EVE Online devs debut beautiful first-person space dogfighting title for Oculus Rift
Good things happen when developers give their artists time to work on original projects. There has long been a group of VR enthusiasts at CCP, the developer behind EVE Online and the DUST 514, and they bugged the folks at Oculus for development kits to play with. CCP enjoys something called the “20 percent rule,” which allows developers to spend up to 20 percent of their time on their own projects.
Once the Oculus Rifts came into the office, a small group of developers got to work creating a dogfighting game set in space, built from the ground up for the Oculus Rift. The result was shown to the public for the first time at Fanfest in Iceland, and the bad news is that it may be some time before it’s available to a wider audience.
I had a chance to play it for myself, and it’s just as good as you’d expect.
Turn and burn
Each round begins with all the pilots secure in their cockpits, held tight by metal launching tubes of lumbering capital ships. You can look up and see the glass keeping you from the vacuum of space. Look down and there is your body, clad in a military flight suit. The game was built in the Unity Engine, using assets from EVE Online. They call the game EVR.
Suddenly the ship shoots forward, shot into combat like a torpedo. The left analog stick of the Xbox 360 controller flies your fighter, and your lasers can only shoot forward; you have to point your ship’s nose at your target to hit anything. You can also move your head and look around, trying to find your enemies, making sure no lasers or missiles are being fired. You can see the light reflecting off your cockpit, and the sense of speed, danger, and excitement are hard to describe.
One of my team mates flies in front of me, firing his lasers at a distant target. I crane my head to the right to watch his enemy explode. Score one for our team.
“Don't get cocky!” I called out.
By holding the left trigger button you can enable your missiles, which are aimed by moving your head. You look at your target, it takes a second or two to lock on, and then you let go of the button to see a swarm of missiles fly from your ship.
An alarm, complete with blinking red light, sounds if another ship locks onto you, and you can look around to find the missiles coming towards you, and then hit a button on the controller to boost out of the way. There were six of us playing, three on each team, and we found ourselves flying from the conflict when things got too intense, or rushing to the aid of a friend under fire.
It wasn’t the most complex game, only a small number of developers worked on it and we were seeing the results of seven weeks of part-time work, but all the elements worked together to make you feel like you were inside a ship, blowing away the enemy fighters while being supported by your team. It's even weirder to watch others play; you see a row of people with VR headsets over their faces, looking around and wincing as they either kill others or explode due to the fire of others.

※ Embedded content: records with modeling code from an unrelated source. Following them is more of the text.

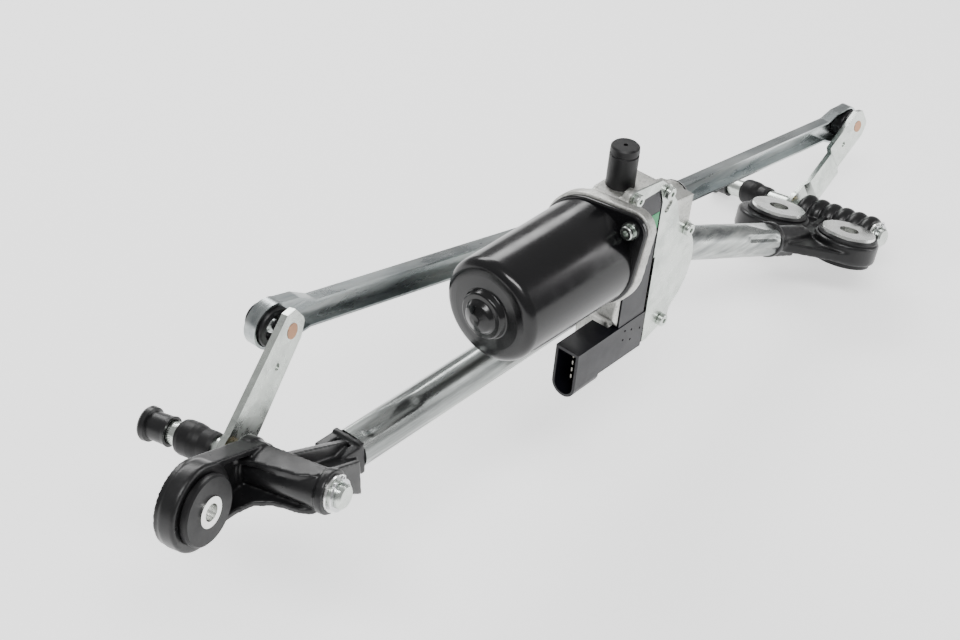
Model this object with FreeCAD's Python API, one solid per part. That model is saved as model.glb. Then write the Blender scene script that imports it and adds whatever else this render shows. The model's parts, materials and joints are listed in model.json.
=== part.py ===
import FreeCAD, Part
import math
import os

# Windshield wiper drive: tubular frame, two pivot housings, linkage and worm-gear motor.
# Origin: centre of the left mounting bush.  +Z is the direction of the mounting peg,
# +X runs along the motor and frame tube from the left pivot to the right pivot,
# +Y points outward, towards the wiper-arm ends of the spindles.  Sizes in millimetres.

# ---------------------------------------------------------------- driving dimensions
SPINDLE_D = 12.0
BUSH_CLEARANCE = 0.05
CONTACT_GAP = 0.3

LEFT_YAW, LEFT_TILT = 12.0, -5.0
LEFT_EYE = (-44.0, -10.0, 8.0)
LEFT_LEVER_R, LEFT_LEVER_ANGLE = 63.0, 52.5
RIGHT_PIVOT = (553.4, 23.4, -103.9)
RIGHT_YAW, RIGHT_TILT = -4.0, -10.0
RIGHT_LEVER_R, RIGHT_LEVER_ANGLE = 77.0, 60.8
LEVER_T = 3.5
BALL_OFFSET = 13.7
BALL_D = 11.0

TUBE_D, TUBE_WALL = 21.0, 1.5
TUBE_START = (106.0, 7.4, -37.6)
TUBE_BEND = (366.0, 7.4, -37.6)
TUBE_END = (465.5, -3.8, -75.0)
TUBE_BEND_R = 60.0

CAN_D, CAN_WALL = 57.0, 1.8
CAN_START, FLANGE_X = 171.0, 251.5
MOTOR_Y, MOTOR_Z = -16.3, 24.5
WHEEL_X, WHEEL_Z = 299.0, -9.0
WHEEL_R = 27.7
WHEEL_TEETH = 58
PITCH_R = 28.0
WORM_PITCH = 2 * math.pi * PITCH_R / WHEEL_TEETH
COVER_Y = -30.0
HOUSING_BACK_Y = -5.0
PEG_X, PEG_BASE_Z, PEG_TOP_Z = 270.6, 55.5, 78.4

CRANK_PIN = (337.6, -31.0)
CRANK_Y = 24.0
CRANK_T = 4.5
ROD_Y_LEFT, ROD_Y_RIGHT = 50.2, 38.2
ROD_H, ROD_DEPTH, ROD_WALL = 15.0, 7.0, 1.3
EYE_R = 12.2

V = FreeCAD.Vector
Y_AXIS = V(0, 1, 0)


# ---------------------------------------------------------------- helpers
def vec(p):
    return V(p[0], p[1], p[2])


def frame(origin, yaw=0.0, tilt=0.0):
    """Placement whose local Y is the outward axis after a yaw about Z and a tilt about X."""
    return FreeCAD.Placement(vec(origin), FreeCAD.Rotation(yaw, 0, tilt))


def axes_frame(origin, x_dir, z_hint):
    """Placement with local X along x_dir and local Z as close to z_hint as possible."""
    x = V(x_dir).normalize()
    y = z_hint.cross(x).normalize()
    z = x.cross(y)
    return FreeCAD.Placement(V(origin), FreeCAD.Rotation(x, y, z, "XYZ"))


def placed(shape, placement):
    result = shape.copy()
    result.Placement = placement.multiply(result.Placement)
    return result


def cyl_y(r, y0, y1, x=0.0, z=0.0):
    return Part.makeCylinder(r, y1 - y0, V(x, y0, z), Y_AXIS)


def cyl_x(r, x0, x1, y=0.0, z=0.0):
    return Part.makeCylinder(r, x1 - x0, V(x0, y, z), V(1, 0, 0))


def cyl_z(r, z0, z1, x=0.0, y=0.0):
    return Part.makeCylinder(r, z1 - z0, V(x, y, z0), V(0, 0, 1))


def cone_y(r0, r1, y0, y1):
    return Part.makeCone(r0, r1, y1 - y0, V(0, y0, 0), Y_AXIS)


def box(x0, x1, y0, y1, z0, z1):
    return Part.makeBox(x1 - x0, y1 - y0, z1 - z0, V(x0, y0, z0))


def revolve_y(profile):
    """Solid of revolution about local Y from (radius, y) points."""
    points = [V(r, y, 0) for r, y in profile]
    points.append(points[0])
    return Part.Face(Part.makePolygon(points)).revolve(V(0, 0, 0), Y_AXIS, 360)


def revolve_x(profile, y=0.0, z=0.0):
    """Solid of revolution about the X-parallel line through (y, z) from (x, radius) points."""
    points = [V(x, y, z + r) for x, r in profile]
    points.append(points[0])
    return Part.Face(Part.makePolygon(points)).revolve(V(0, y, z), V(1, 0, 0), 360)


def slab_xz(points, y0, y1):
    loop = [V(x, y0, z) for x, z in points]
    loop.append(loop[0])
    return Part.Face(Part.makePolygon(loop)).extrude(V(0, y1 - y0, 0))


def slab_xy(points, z0, z1):
    loop = [V(x, y, z0) for x, y in points]
    loop.append(loop[0])
    return Part.Face(Part.makePolygon(loop)).extrude(V(0, 0, z1 - z0))


def fuse(*shapes):
    result = shapes[0]
    if len(shapes) > 1:
        result = shapes[0].multiFuse(list(shapes[1:]))
    return result.removeSplitter()


def cut(shape, *tools):
    result = shape
    for tool in tools:
        result = result.cut(tool)
    return result


def round_edges(shape, radius, select):
    edges = [edge for edge in shape.Edges if select(edge)]
    try:
        rounded = shape.makeFillet(radius, edges)
        return rounded if rounded.isValid() and rounded.Volume > 0 else shape
    except Part.OCCError:
        return shape


def circle_edges(radius):
    def select(edge):
        curve = edge.Curve
        return isinstance(curve, Part.Circle) and abs(curve.Radius - radius) < 1e-6
    return select


def save(name, shape):
    shape.exportStep(os.path.join("parts", name + ".step"))


# ---------------------------------------------------------------- pivot frames
left_offset = frame((0, 0, 0), LEFT_YAW, LEFT_TILT).multVec(vec(LEFT_EYE))
LEFT = frame((-left_offset.x, -left_offset.y, -left_offset.z), LEFT_YAW, LEFT_TILT)
RIGHT = frame(RIGHT_PIVOT, RIGHT_YAW, RIGHT_TILT)


def lever_tip(r, angle):
    a = math.radians(angle)
    return r * math.sin(a), r * math.cos(a)


def ball_centre(pivot, r, angle):
    x, z = lever_tip(r, angle)
    return pivot.multVec(V(x, BALL_OFFSET, z))


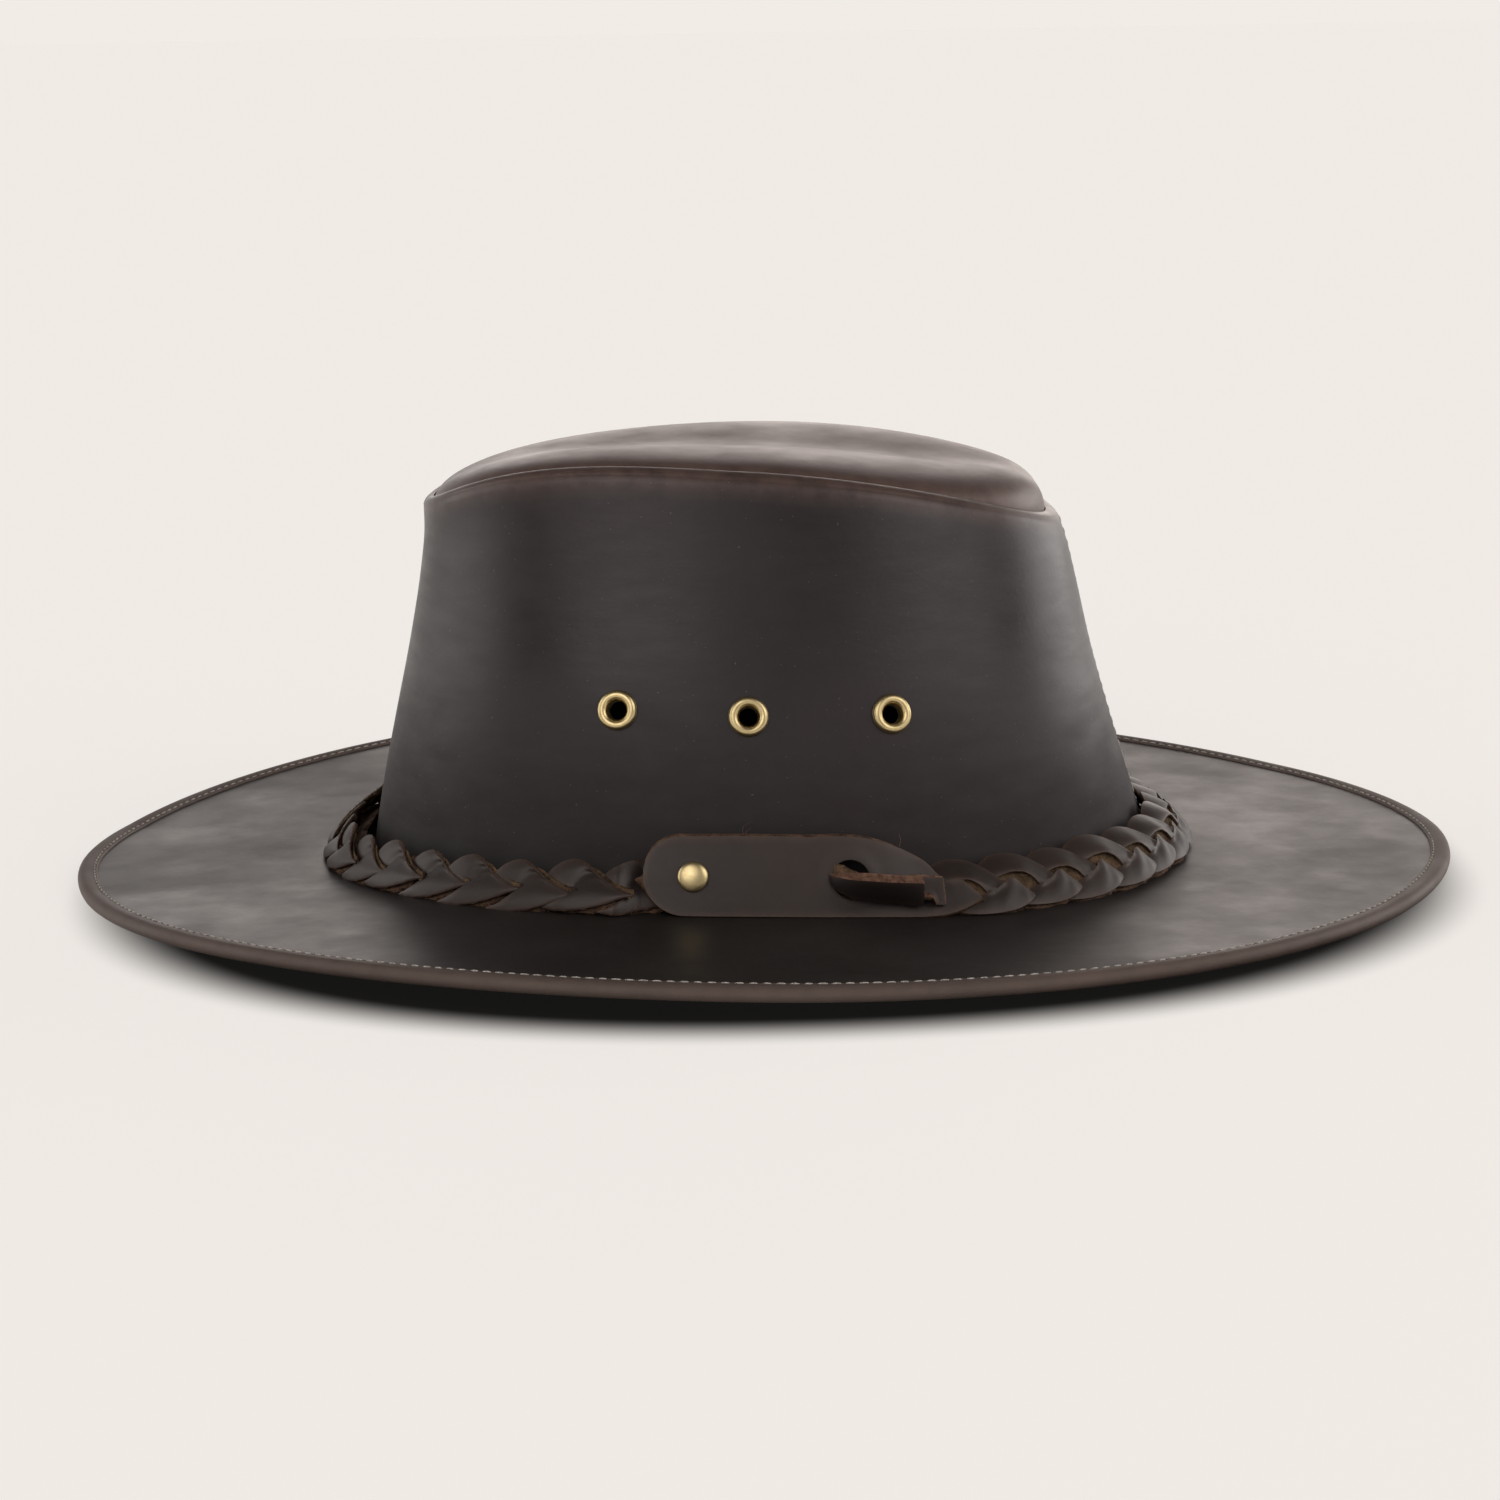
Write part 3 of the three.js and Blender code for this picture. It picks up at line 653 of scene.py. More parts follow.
# The folded strip's upper side and the faces that lie on the brim: inset from the rim and height.
BINDING_OUTER = (
    (BINDING_WIDTH + 0.1, 1.15), (BINDING_WIDTH + 0.05, 1.5), (BINDING_WIDTH - 0.2, 1.74),
    (STITCH["inset"] + 0.3, 1.74), (STITCH["inset"], 1.66), (STITCH["inset"] - 0.4, 1.78),
    (STITCH["inset"] - 1.0, 1.98), (2.7, HALF_EDGE),
)
BINDING_INSIDE = (
    (BINDING_WIDTH + 0.1, -1.12), (1.5, -1.12), (1.3, 0.0), (1.5, 1.12), (BINDING_WIDTH + 0.1, 1.12),
)


def make_binding():
    angle = np.linspace(0, FULL_TURN, BINDING_SIDES, endpoint=False)
    edge = edge_height(angle)
    pucker = np.cos(angle * BINDING_SIDES / 4)
    wander = ripples(angle * 180, 0 * angle, BINDING_WANDER, SEED + 1)
    turns = np.linspace(0, math.pi, 17)
    nose = [(HALF_EDGE * (1 - math.sin(turn)), HALF_EDGE * math.cos(turn)) for turn in turns]
    under = [(inset, -height) for inset, height in reversed(BINDING_OUTER)]
    rows = []
    worn = []
    for inset, height in [*BINDING_OUTER, *nose, *under, *BINDING_INSIDE]:
        near_stitch = math.exp(-((inset - STITCH["inset"]) / 0.9) ** 2)
        skin = abs(height) > 1.13 or inset < 1.3
        dip = STITCH_DIP * near_stitch * pucker * math.copysign(1, height) if skin else 0 * angle
        stray = wander * ramp(inset, 3.0, 2.0)
        x, y = brim_outline(angle, inset + stray)
        rows.append(np.stack([x, y, edge + height + dip], -1))
        crest = math.exp(-((inset - 1.0) / 1.2) ** 2) if height > 0 else 0.0
        border = 0.8 * math.exp(-((inset - BINDING_WIDTH) / 0.6) ** 2)
        worn.append(np.full(BINDING_SIDES, 0.35 * crest + border))
    made = ring_object("brim_edge_binding", rows, binding_leather, {"worn": np.stack(worn)})
    finish_piece(made, ["brim_binding"])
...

If you ever dreamed about being inside a game of Wing Commander, this game delivers that feeling. The cockpit is detailed, although the displays don’t share any information with the player. You don’t feel like you’re controlling a ship, you feel like you’re a pilot inside a space fighter, screaming into battle.
I asked about the chances of the game being released, and the developers were cagey. This was a side project. It wasn’t finished. It was just giving them ideas for the future. It was something they were doing for fun. I nodded politely while I tried to hand them 5,000 ISK notes to get them to give me a copy of the game for my personal collection of Rift content.
They weren’t tempted by the bribe.
The game is playable by fans at Fanfest, and the intro movie brought the house down at the night’s keynote. It’s one thing to play flying games on a screen and image what it must be like to be in that cockpit, and it’s quite another to play a game with a piece of hardware that allows you to see and feel that reality.
Unfortunately they wouldn’t share any screenshots of the game, but I’ll was able to film a short video. If this is what a small group of developers can do after a long day of work in only a few weeks, I can’t wait until a studio of this size and talent dedicates time and money to a retail project. I can only hope this is someday released as its own game and becomes more than a wonderful demo at a fan event.
This is the first step towards a true virtual reality space sim, and it's only going to get better.